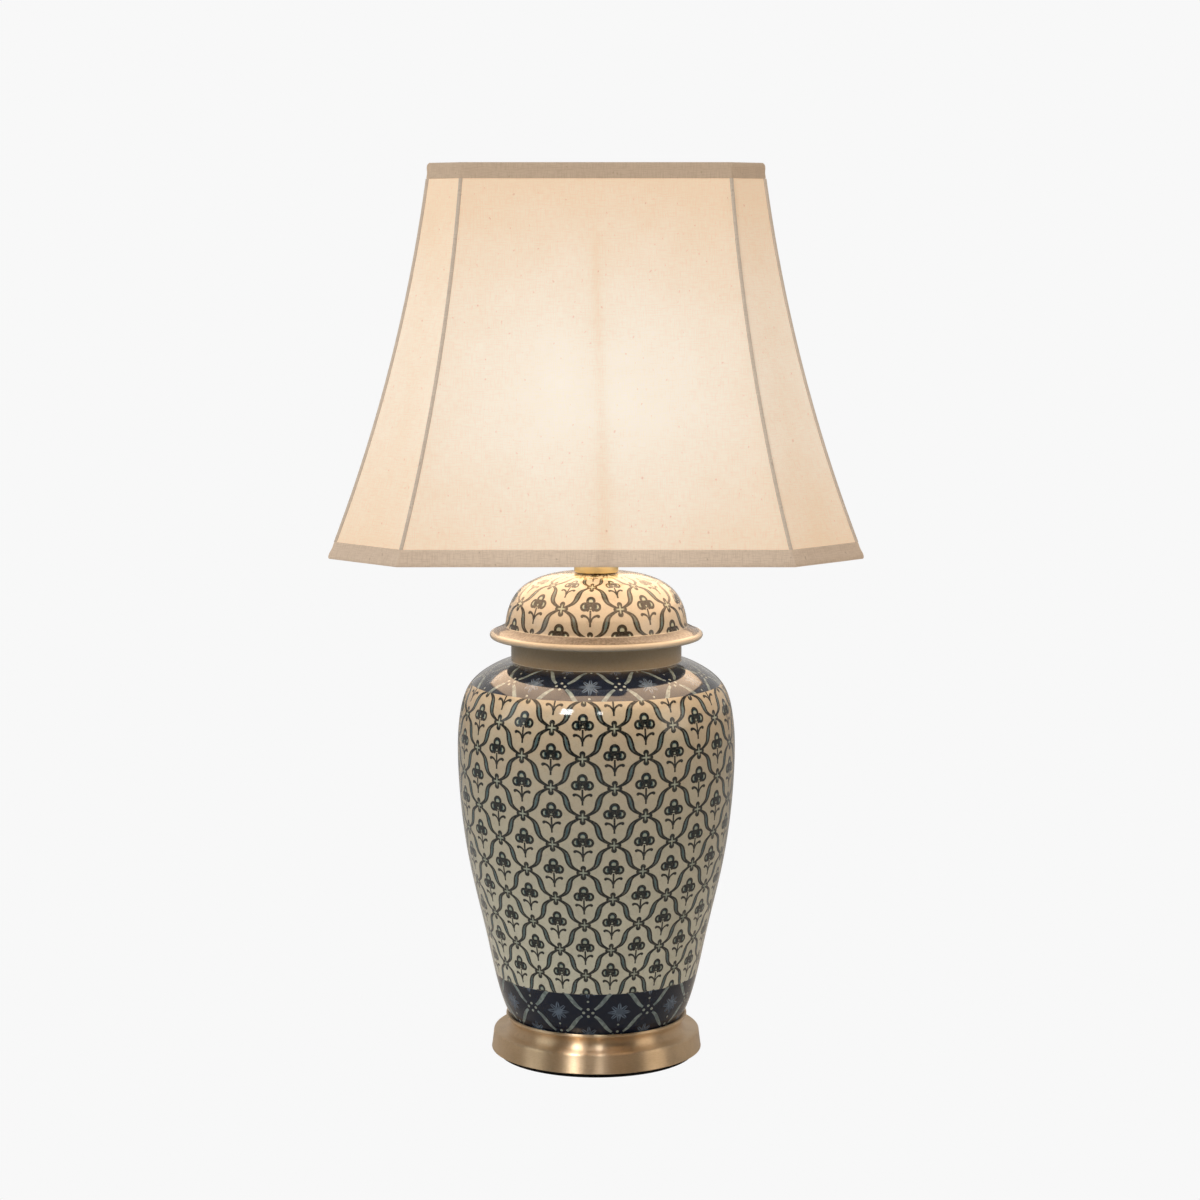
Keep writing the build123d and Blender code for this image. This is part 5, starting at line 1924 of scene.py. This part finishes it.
@dataclass
class Studio:
    """Pale floor and backdrop, soft lights, the bulb's light and the camera.

    Places and sizes are in metres, the lens and its sensor in millimetres, the pitch in degrees.
    """

    lens: float = 87.0
    sensor: float = 36.0
    pitch: float = 7.37
    eye: Spot = (0.003, -2.341, 0.679)
    backdrop: Colour = srgb(248, 248, 248)
    sky: Colour = (1.0, 0.955, 0.90)
    front_light: float = 0.06
    back_light: float = 0.54
    bulb_watts: float = 0.05
    bulb_tint: Colour = (1.0, 0.8, 0.56)
    bulb_size: float = 0.022
    floor_radius: float = 30.0
    floor_opening: float = 0.078
    floor_colour: Colour = (0.62, 0.615, 0.605)
    aim_height: float = 0.3
    softboxes: tuple[Softbox, ...] = (
        Softbox("key_left", -28.2, 1.75, 1.95, (0.38, 0.5), 18.0),
        Softbox("key_sheen", -39.0, 2.3, 1.2, (0.16, 0.4), 13.0, (0.88, 0.96, 1.1), sheen_only=True),
        Softbox("key_front", 4.0, 1.9, 2.2, (0.16, 0.28), 3.8),
        Softbox("front_sheen", 6.0, 2.3, 1.2, (0.10, 0.3), 5.0, (0.88, 0.96, 1.1), sheen_only=True),
        Softbox("fill_left", -75.0, 1.3, 2.4, (1.2, 1.4), 8.0, (0.94, 1.0, 1.0)),
        Softbox("fill_right", 70.0, 1.2, 2.5, (1.2, 1.4), 11.5, (1.0, 0.9, 0.77)),
        Softbox("rim_back", 180.0, 2.2, 2.2, (1.4, 1.0), 8.0),
    )

    def build_world(self) -> None:
        """Backdrop that the camera sees as pale; the lamp gets most of its light from behind."""
        world = bpy.data.worlds.new("Studio")
        bpy.context.scene.world = world
        world.use_nodes = True
        tree = world.node_tree
        tree.nodes.clear()
        behind = Signal.made(tree, "TexCoord", out="Generated").parts()[1]
        strength = behind.ramp(-0.7, 0.7, self.front_light, self.back_light)
        cast = add_node(tree, "Background", {0: self.sky, 1: strength})
        seen = add_node(tree, "Background", {0: self.backdrop})
        camera_sees = Signal.made(tree, "LightPath", out="Is Camera Ray")
        light = mixed(camera_sees, cast, seen)
        add_node(tree, "OutputWorld", (Signal(tree, light.outputs[0]),))

    def build_floor(self) -> None:
        """Plain pale floor, as bright to the camera as the backdrop, open under the pad."""
        set_down()
        bpy.ops.mesh.primitive_circle_add(vertices=96, radius=self.floor_radius, fill_type="NOTHING")
        floor = bpy.context.object
        floor.name = "floor"
        open_up()
        bpy.ops.mesh.extrude_edges_move()
        share = self.floor_opening / self.floor_radius
        bpy.ops.transform.resize(value=(share, share, 1.0), center_override=(0, 0, 0))
        bpy.ops.mesh.select_all(action="SELECT")
        bpy.ops.mesh.normals_make_consistent(inside=False)
        set_down()
        if floor.data.polygons[0].normal.z < 0:
            open_up()
            bpy.ops.mesh.flip_normals()
            set_down()
        floor.data.materials.append(self.floor_material())

    def floor_material(self) -> bpy.types.Material:
        """The floor's finish, which can be seen through from below, to show the lamp's underside.

        Returns:
            The material.
        """
        canvas = Canvas("Pale floor")
        tree = canvas.tree
        canvas.set(Base_Color=self.floor_colour, Roughness=0.9)
        glow, clear = add_node(tree, "Emission", {0: self.backdrop}), add_node(tree, "BsdfTransparent")
        camera_sees = Signal.made(tree, "LightPath", out="Is Camera Ray")
        from_below = Signal.made(tree, "NewGeometry", out="Backfacing")
        above = mixed(camera_sees, canvas.shader, glow)
        both = mixed(from_below, above, clear)
        tree.links.new(both.outputs[0], tree.nodes["Material Output"].inputs[0])
        return canvas.material

    def build_lights(self) -> None:
        """Two lights in front with a sheen each, a fill on each side, one behind, and the lit bulb."""
        for softbox in self.softboxes:
            softbox.build(self.aim_height)
        data = bpy.data.lights.new("bulb_light", "POINT")
        data.energy, data.shadow_soft_size, data.color = self.bulb_watts, self.bulb_size, self.bulb_tint
        hang(data, (0.0, 0.0, BULB_CENTRE * MM), (0.0, 0.0, 0.0))

    def build_camera(self) -> None:
        """Camera at the photograph's viewing angle."""
        data = bpy.data.cameras.new("view")
        data.lens, data.sensor_width = self.lens, self.sensor
        bpy.context.scene.camera = hang(data, self.eye, (math.radians(90 - self.pitch), 0, 0))

    def build(self) -> None:
        """Sets up the whole studio."""
        bpy.context.scene.view_settings.view_transform = "Standard"
        self.build_world()
        self.build_floor()
        self.build_lights()
        self.build_camera()


def main() -> None:
    """Builds the lamp's looks round the frame, in order."""
    logging.basicConfig(level=logging.INFO, format="%(name)s: %(message)s")
    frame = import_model()
    for assembly in (Plinth(), GingerJar(), Stem(), Shade()):
        assembly.build()
    Fittings().dress(frame["nodes"])
    Studio().build()
    set_down()
    log.info("finished")


if __name__ == "__main__":
    main()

* * * * *

TASK DETAILS: Hand back the material above in full, exactly as written.

WRITTEN SOLUTION:
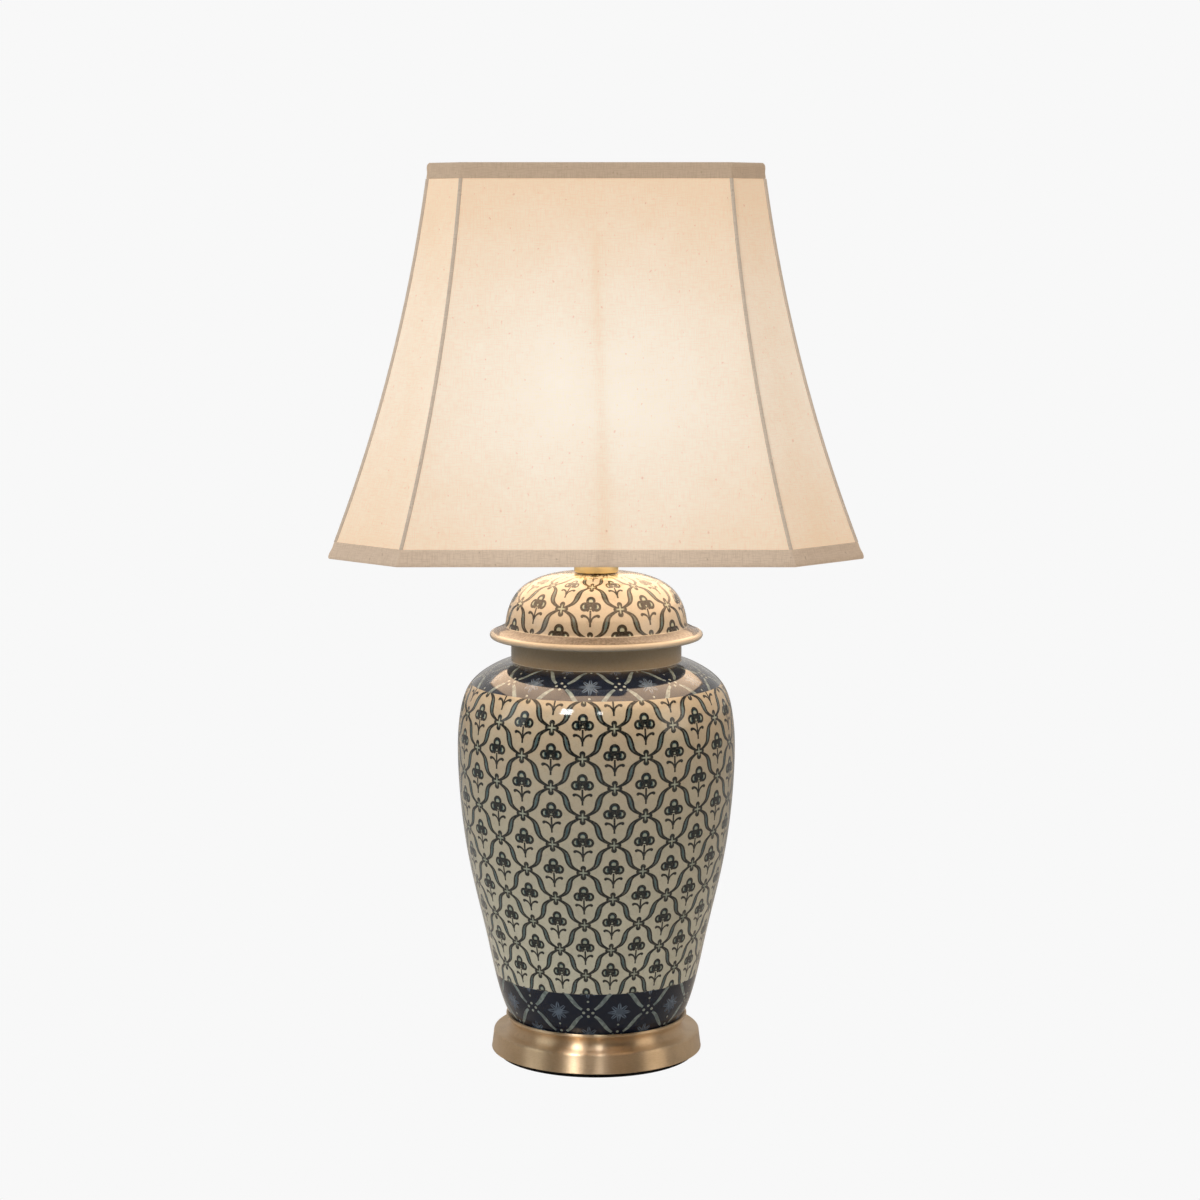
Keep writing the build123d and Blender code for this image. This is part 5, starting at line 1924 of scene.py. This part finishes it.
@dataclass
class Studio:
    """Pale floor and backdrop, soft lights, the bulb's light and the camera.

    Places and sizes are in metres, the lens and its sensor in millimetres, the pitch in degrees.
    """

    lens: float = 87.0
    sensor: float = 36.0
    pitch: float = 7.37
    eye: Spot = (0.003, -2.341, 0.679)
    backdrop: Colour = srgb(248, 248, 248)
    sky: Colour = (1.0, 0.955, 0.90)
    front_light: float = 0.06
    back_light: float = 0.54
    bulb_watts: float = 0.05
    bulb_tint: Colour = (1.0, 0.8, 0.56)
    bulb_size: float = 0.022
    floor_radius: float = 30.0
    floor_opening: float = 0.078
    floor_colour: Colour = (0.62, 0.615, 0.605)
    aim_height: float = 0.3
    softboxes: tuple[Softbox, ...] = (
        Softbox("key_left", -28.2, 1.75, 1.95, (0.38, 0.5), 18.0),
        Softbox("key_sheen", -39.0, 2.3, 1.2, (0.16, 0.4), 13.0, (0.88, 0.96, 1.1), sheen_only=True),
        Softbox("key_front", 4.0, 1.9, 2.2, (0.16, 0.28), 3.8),
        Softbox("front_sheen", 6.0, 2.3, 1.2, (0.10, 0.3), 5.0, (0.88, 0.96, 1.1), sheen_only=True),
        Softbox("fill_left", -75.0, 1.3, 2.4, (1.2, 1.4), 8.0, (0.94, 1.0, 1.0)),
        Softbox("fill_right", 70.0, 1.2, 2.5, (1.2, 1.4), 11.5, (1.0, 0.9, 0.77)),
        Softbox("rim_back", 180.0, 2.2, 2.2, (1.4, 1.0), 8.0),
    )

    def build_world(self) -> None:
        """Backdrop that the camera sees as pale; the lamp gets most of its light from behind."""
        world = bpy.data.worlds.new("Studio")
        bpy.context.scene.world = world
        world.use_nodes = True
        tree = world.node_tree
        tree.nodes.clear()
        behind = Signal.made(tree, "TexCoord", out="Generated").parts()[1]
        strength = behind.ramp(-0.7, 0.7, self.front_light, self.back_light)
        cast = add_node(tree, "Background", {0: self.sky, 1: strength})
        seen = add_node(tree, "Background", {0: self.backdrop})
        camera_sees = Signal.made(tree, "LightPath", out="Is Camera Ray")
        light = mixed(camera_sees, cast, seen)
        add_node(tree, "OutputWorld", (Signal(tree, light.outputs[0]),))

    def build_floor(self) -> None:
        """Plain pale floor, as bright to the camera as the backdrop, open under the pad."""
        set_down()
        bpy.ops.mesh.primitive_circle_add(vertices=96, radius=self.floor_radius, fill_type="NOTHING")
        floor = bpy.context.object
        floor.name = "floor"
        open_up()
        bpy.ops.mesh.extrude_edges_move()
        share = self.floor_opening / self.floor_radius
        bpy.ops.transform.resize(value=(share, share, 1.0), center_override=(0, 0, 0))
        bpy.ops.mesh.select_all(action="SELECT")
        bpy.ops.mesh.normals_make_consistent(inside=False)
        set_down()
        if floor.data.polygons[0].normal.z < 0:
            open_up()
            bpy.ops.mesh.flip_normals()
            set_down()
        floor.data.materials.append(self.floor_material())

    def floor_material(self) -> bpy.types.Material:
        """The floor's finish, which can be seen through from below, to show the lamp's underside.

        Returns:
            The material.
        """
        canvas = Canvas("Pale floor")
        tree = canvas.tree
        canvas.set(Base_Color=self.floor_colour, Roughness=0.9)
        glow, clear = add_node(tree, "Emission", {0: self.backdrop}), add_node(tree, "BsdfTransparent")
        camera_sees = Signal.made(tree, "LightPath", out="Is Camera Ray")
        from_below = Signal.made(tree, "NewGeometry", out="Backfacing")
        above = mixed(camera_sees, canvas.shader, glow)
        both = mixed(from_below, above, clear)
        tree.links.new(both.outputs[0], tree.nodes["Material Output"].inputs[0])
        return canvas.material

    def build_lights(self) -> None:
        """Two lights in front with a sheen each, a fill on each side, one behind, and the lit bulb."""
        for softbox in self.softboxes:
            softbox.build(self.aim_height)
        data = bpy.data.lights.new("bulb_light", "POINT")
        data.energy, data.shadow_soft_size, data.color = self.bulb_watts, self.bulb_size, self.bulb_tint
        hang(data, (0.0, 0.0, BULB_CENTRE * MM), (0.0, 0.0, 0.0))

    def build_camera(self) -> None:
        """Camera at the photograph's viewing angle."""
        data = bpy.data.cameras.new("view")
        data.lens, data.sensor_width = self.lens, self.sensor
        bpy.context.scene.camera = hang(data, self.eye, (math.radians(90 - self.pitch), 0, 0))

    def build(self) -> None:
        """Sets up the whole studio."""
        bpy.context.scene.view_settings.view_transform = "Standard"
        self.build_world()
        self.build_floor()
        self.build_lights()
        self.build_camera()


def main() -> None:
    """Builds the lamp's looks round the frame, in order."""
    logging.basicConfig(level=logging.INFO, format="%(name)s: %(message)s")
    frame = import_model()
    for assembly in (Plinth(), GingerJar(), Stem(), Shade()):
        assembly.build()
    Fittings().dress(frame["nodes"])
    Studio().build()
    set_down()
    log.info("finished")


if __name__ == "__main__":
    main()